===== Supplied material
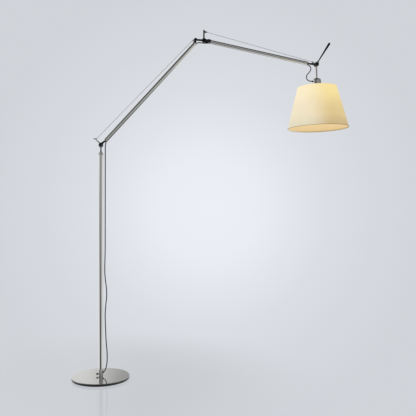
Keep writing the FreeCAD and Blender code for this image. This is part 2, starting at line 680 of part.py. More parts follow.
def build_head():
    lean = math.radians(value("handle_angle"))
    along = Vector(math.cos(lean), 0, math.sin(lean))
    across = Vector(-math.sin(lean), 0, math.cos(lean))

    def handle_outline(start, end, half):
        """A rectangle about the handle's axis, between two distances from the head hinge."""
        corners = [along * start - across * half, along * end - across * half,
                   along * end + across * half, along * start + across * half]
        return [(plain(corner.x), plain(corner.z)) for corner in corners]

    hub = new_body("head_hub", HEAD)
    pad_circle(hub, "0", "0", "head_hub_radius", "head_hub_half * 2")
    revolve(hub, [
        ("0", "0 - 13"), ("stem_radius + 2", "0 - 13"), ("stem_radius + 2", "0 - 30"), ("0", "0 - 30"),
    ])
    boss_end = value("handle_start + handle_peg")
    pad_outline(hub, handle_outline(8, boss_end, 4.6), "head_hub_half * 1.6")
    pad_outline(hub, [
        ("0 - 25", "0 - 17.8"), ("8.6", "0 - 17.8"), ("8.6", "25"), ("0 - 25", "25"),
    ], "slot_half * 2", "Pocket")
    pad_circle(hub, "0", "0", "hinge_radius", "head_hub_half * 3", "Pocket")
    pad_outline(
        hub, handle_outline(value("handle_start"), boss_end + 1, value("peg_radius")), "peg_radius * 2", "Pocket"
    )
    drill(hub, "XY_Plane", "0", "0", "stem_radius", "31", Vector(0, 0, -1))
    revolve(hub, [
        ("0", "0 - 17.8"), ("stem_radius + 1", "0 - 17.8"), ("stem_radius + 1", "0 - 22"), ("0", "0 - 22"),
    ])

    turned("shade_stem", HEAD, tube_profile("stem_radius - 1.5", "stem_radius", "stem_low", "0 - 22"))

    handle_place = HEAD.multiply(Placement(
        along * value("handle_start"), Rotation(Vector(0, 1, 0), 90 - value("handle_angle"))
    ))
    turned("head_handle", handle_place, [
        ("0", "0"), ("peg_radius", "0"), ("peg_radius", "handle_peg"), ("3.6", "handle_peg"),
        ("3.8", "handle_peg + 6"), ("8", "handle_end - 12"), ("7.6", "handle_end - 5"),
        ("5.4", "handle_end - 1.4"), ("3", "handle_end - 0.3"), ("0", "handle_end"),
    ])

    pin("head_pin", HEAD, "head_hub_half + 1")
    clamp_knob("head_knob", HEAD, "head_hub_half + 1", "head_knob_radius", "head_knob_length")

    dome = turned("lampholder_dome", HEAD, [
        ("4.6", "stem_low"), ("9", "stem_low"), ("20", "stem_low - 2.5"), ("27", "stem_low - 7.5"),
        ("shell_radius", "stem_low - 14"), ("shell_radius", "shell_low"), ("shell_radius - 2", "shell_low"),
        ("shell_radius - 2", "stem_low - 15"), ("25", "stem_low - 9.3"), ("19", "stem_low - 5"),
        ("9", "stem_low - 3"), ("4.6", "stem_low - 3"),
    ])
    drill(dome, "YZ_Plane", "0", "stem_low - 23", "gland_radius", "shell_radius + 5", TO_BACK_OF_POLE)
    grommet_place = HEAD.multiply(Placement(
        Vector(-value("shell_radius - 4"), 0, value("stem_low - 23")), Rotation(Vector(0, 1, 0), -90)
    ))
    turned("head_cord_grommet", grommet_place, [
        ("cord_radius", "0 - 2"), ("gland_radius - 0.1", "0 - 2"), ("gland_radius - 0.1", "4.4"),
        ("gland_radius + 1", "4.4"), ("gland_radius + 0.6", "6.5"), ("cord_radius + 0.8", "9"),
        ("cord_radius", "9"),
    ])

    turned("threaded_nipple", HEAD, [
        ("3", "stem_low - 14"), ("4.6", "stem_low - 14"), ("4.6", "stem_low - 8"), ("9", "stem_low - 8"),
        ("9", "stem_low - 3"), ("4.6", "stem_low - 3"), ("4.6", "stem_low + 16"), ("3", "stem_low + 16"),
    ])
    turned("lampholder", HEAD, [
        ("4.6", "stem_low - 8"), ("15", "stem_low - 8"), ("20", "stem_low - 14"), ("20", "holder_low"),
        ("14.2", "holder_low"), ("14.2", "stem_low - 40"), ("4.6", "stem_low - 40"),
    ])
    carrier = turned("shade_carrier", HEAD, tube_profile("20", "27", "shade_top - 3", "shade_top"))
    spoke = new_sketch(carrier, "XY_Plane")
    outline(spoke, [
        ("25", "0 - 3"), ("shade_top_radius - 5.4", "0 - 3"), ("shade_top_radius - 5.4", "3"), ("25", "3"),
    ])
    spoke.AttachmentOffset = at(0, 0, value("shade_top - 1.5"))
    arm = extrude(carrier, "Pad", spoke, "3")
    repeat_round(carrier, arm, spoke, SHADE_SPOKES)
    turned("shade_ring_nut", HEAD, tube_profile("20", "26", "shade_top - 9", "shade_top - 3"))

    turned("shade", HEAD, [
        ("shade_top_radius - shade_wall", "shade_top"), ("shade_top_radius", "shade_top"),
        ("shade_low_radius", "shade_low"), ("shade_low_radius - shade_wall", "shade_low"),
    ])
    rings = doc.addObject("Part::Compound", "shade_rings")
    rings.Links = [
        hoop("upper_ring", "shade_top_radius - shade_wall - ring_radius - 0.2", "shade_top - 1.8"),
        hoop("lower_ring", "shade_low_radius - shade_wall - ring_radius - 1.2", "shade_low + 2"),
    ]
    rings.Placement = HEAD
    pieces.append(rings)

    turned("bulb_base", HEAD, [
        ("0", "0 - 150"), ("13.2", "0 - 150"), ("13.2", "bulb_neck"), ("12.4", "bulb_neck"),
        ("12.4", "0 - 151"), ("0", "0 - 151"),
    ])
    turned("bulb_globe", HEAD, [
        ("12.4", "bulb_neck"), ("15", "bulb_neck"), ("18", "bulb_neck - 6"), ("26", "bulb_middle + 16"),
        ("bulb_radius", "bulb_middle + 4"), ("bulb_radius", "bulb_middle - 6"), ("26", "bulb_middle - 18"),
        ("16", "bulb_middle - 27"), ("0", "bulb_middle - 30"), ("0", "bulb_middle - 28.8"),
        ("15.6", "bulb_middle - 25.8"), ("25", "bulb_middle - 17.2"), ("bulb_radius - 1.2", "bulb_middle - 5.6"),
        ("bulb_radius - 1.2", "bulb_middle + 3.6"), ("25", "bulb_middle + 15.2"), ("16.8", "bulb_neck - 6.6"),
        ("12.4", "bulb_neck - 2"),
    ])


def hoop(name, radius, height):
    """A wire ring of the shade, in the head's own frame."""
    ring = doc.addObject("Part::Torus", name)
    ring.setExpression("Radius1", full(radius))
    ring.setExpression("Radius2", full("ring_radius"))
    ring.Placement = at(0, 0, value(height))
    return ring


# Flexible cords: straight runs joined by tangent arcs.

POLE_CORD_UPPER = [(33.6, 0, 1497), (29.6, 0, 1484), (27.3, 0, 1466), (27.2, 0, 1449)]
POLE_CORD_LOWER = [
    (27.2, 0, 1448.9), (27, 0, 800), (25.4, 0, 735), (24, 0, 672), (29, 0, 612), (36.6, 0, 560),
    (36.8, 0, 510), (30.8, 0, 460), (27, 0, 408), (27.8, 0, 358), (30.2, 0, 306), (32, 0, 254),
    (35.4, 0, 206), (39.6, 0, 164), (40.6, 0, 124), (38.6, 0, 92), (33.6, 0, 66), (26.6, 0, 49),
    (18.2, 0, 38.5),
]
ELBOW_CORD_LOWER = [
    (619.2, 0, 2157.2), (625.4, 0, 2164.2), (634.2, 0, 2168.2), (645.2, 0, 2168), (656, 0, 2167.8),
]
ELBOW_CORD_UPPER = [
    (656.1, 0, 2167.8), (666.5, 0, 2167.5), (678, 0, 2167.4), (690, 0, 2168), (700, 0, 2170.5), (708.5, 0, 2174),
]
HEAD_CORD = [
    (1417, 0, 2072.6), (1428.6, 0, 2069.7), (1438.1, 0, 2062.3), (1443, 0, 2051.3), (1442.4, 0, 2039.3),
    (1436.6, 0, 2028.8), (1428.1, 0, 2019), (1418.5, 0, 2008.8), (1411.2, 0, 1998), (1408.5, 0, 1986.3),
    (1411.4, 0, 1974.7), (1419.4, 0, 1965.8), (1430.5, 0, 1961.3), (1441.5, 0, 1960), (1451, 0, 1959.95),
]


def cord(label, route):
    """A flexible cord: a tube along straight runs joined by tangent arcs as large as the runs allow."""
    points = [Vector(*point) for point in route]
    edges = []
    radii = []
    here = points[0]
    for before, corner, after in zip(points, points[1:], points[2:]):
        arriving = (corner - before).normalize()
        leaving = (after - corner).normalize()
        turn = arriving.getAngle(leaving)
        reach = ARC_SHARE * min((corner - before).Length, (after - corner).Length)
        radius = reach / math.tan(turn / 2)
        inward = (leaving - arriving).normalize()
        centre = corner + inward * (radius / math.cos(turn / 2))
        start = corner - arriving * reach
        end = corner + leaving * reach
        edges.append(Part.LineSegment(here, start).toShape())
        edges.append(Part.Arc(start, centre - inward * radius, end).toShape())
        radii.append(round(radius))
        here = end
    edges.append(Part.LineSegment(here, points[-1]).toShape())
    path = Part.Wire(edges)
    section_radius = value("cord_radius")
    section = Part.Wire([Part.Circle(points[0], points[1] - points[0], section_radius).toShape()])
    tube = doc.addObject("Part::Feature", label)
    tube.Shape = path.makePipeShell([section], True, False)
    pieces.append(tube)
    ideal = math.pi * section_radius ** 2 * path.Length
    print(f"{label}: length {path.Length:.0f} mm, volume / (section x length) {tube.Shape.Volume / ideal:.4f}")
    print(f"  arc radii {radii}")


def build_cords():
    cord("pole_cord_upper", POLE_CORD_UPPER)
    cord("pole_cord_lower", POLE_CORD_LOWER)
    cord("elbow_cord_lower", ELBOW_CORD_LOWER)
    cord("elbow_cord_upper", ELBOW_CORD_UPPER)
    cord("head_cord", HEAD_CORD)


def write_parts():
    """Check every object and every piece, then write one STEP file for each piece."""
    doc.recompute()
    for item in doc.Objects:
        if "Invalid" in item.State or "Error" in item.State:
            raise RuntimeError(f"{item.Label} failed: {item.State} {item.getStatusString()}")
    for piece in pieces:
        if piece.Shape.isNull() or not piece.Shape.isValid() or not piece.Shape.Solids:
            raise RuntimeError(f"{piece.Label} has no valid solid")
    os.makedirs("parts", exist_ok=True)
    for piece in pieces:
        piece.Shape.exportStep(os.path.join("parts", piece.Label + ".step"))
        box = piece.Shape.BoundBox
        print(f"{piece.Label:26s} {piece.Shape.Volume:12.0f} mm3  z {box.ZMin:8.1f} to {box.ZMax:8.1f}")
    print(len(pieces), "pieces")


build_base()
build_shoulder()
build_lower_arm()
build_elbow()
build_upper_arm()
build_head()
build_cords()
write_parts()
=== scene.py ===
"""Looks for an adjustable arm floor lamp, laid out as a Blender add-on and run as a script.

Metres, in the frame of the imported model: the origin is on the floor under the pole, +Z is up and the arms reach
towards +X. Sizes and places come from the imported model's boxes and hinges.
"""

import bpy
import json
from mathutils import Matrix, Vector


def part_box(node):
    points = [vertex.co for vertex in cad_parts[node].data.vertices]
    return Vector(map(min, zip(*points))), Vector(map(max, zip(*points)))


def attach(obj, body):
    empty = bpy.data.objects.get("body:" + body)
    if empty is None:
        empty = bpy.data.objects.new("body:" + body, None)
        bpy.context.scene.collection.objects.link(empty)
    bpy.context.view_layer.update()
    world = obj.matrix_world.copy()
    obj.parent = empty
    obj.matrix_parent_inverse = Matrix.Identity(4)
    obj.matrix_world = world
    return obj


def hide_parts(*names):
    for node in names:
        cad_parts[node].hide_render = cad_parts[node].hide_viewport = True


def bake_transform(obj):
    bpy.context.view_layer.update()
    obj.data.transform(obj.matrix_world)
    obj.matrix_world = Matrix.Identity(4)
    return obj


bl_info = {
    "name": "Arm floor lamp",
    "version": (1, 0, 0),
    "blender": (4, 5, 0),
    "location": "View3D > Sidebar > Lamp",
    "description": "Builds the tubes, fittings, cords, shade and finishes of an adjustable arm floor lamp",
    "category": "Object",
}

import json
import math

import bmesh
import bpy
import numpy as np
from bpy.props import FloatProperty, FloatVectorProperty, IntProperty, PointerProperty
from mathutils import Matrix, Vector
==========
* [What is asked]
Among the lines above, find the one with "build_base()" and the one with "obj.matrix_world = world". Quote both and everything between them, exactly.

* [Final result]
build_base()
build_shoulder()
build_lower_arm()
build_elbow()
build_upper_arm()
build_head()
build_cords()
write_parts()
=== scene.py ===
"""Looks for an adjustable arm floor lamp, laid out as a Blender add-on and run as a script.

Metres, in the frame of the imported model: the origin is on the floor under the pole, +Z is up and the arms reach
towards +X. Sizes and places come from the imported model's boxes and hinges.
"""

import bpy
import json
from mathutils import Matrix, Vector


def part_box(node):
    points = [vertex.co for vertex in cad_parts[node].data.vertices]
    return Vector(map(min, zip(*points))), Vector(map(max, zip(*points)))


def attach(obj, body):
    empty = bpy.data.objects.get("body:" + body)
    if empty is None:
        empty = bpy.data.objects.new("body:" + body, None)
        bpy.context.scene.collection.objects.link(empty)
    bpy.context.view_layer.update()
    world = obj.matrix_world.copy()
    obj.parent = empty
    obj.matrix_parent_inverse = Matrix.Identity(4)
    obj.matrix_world = world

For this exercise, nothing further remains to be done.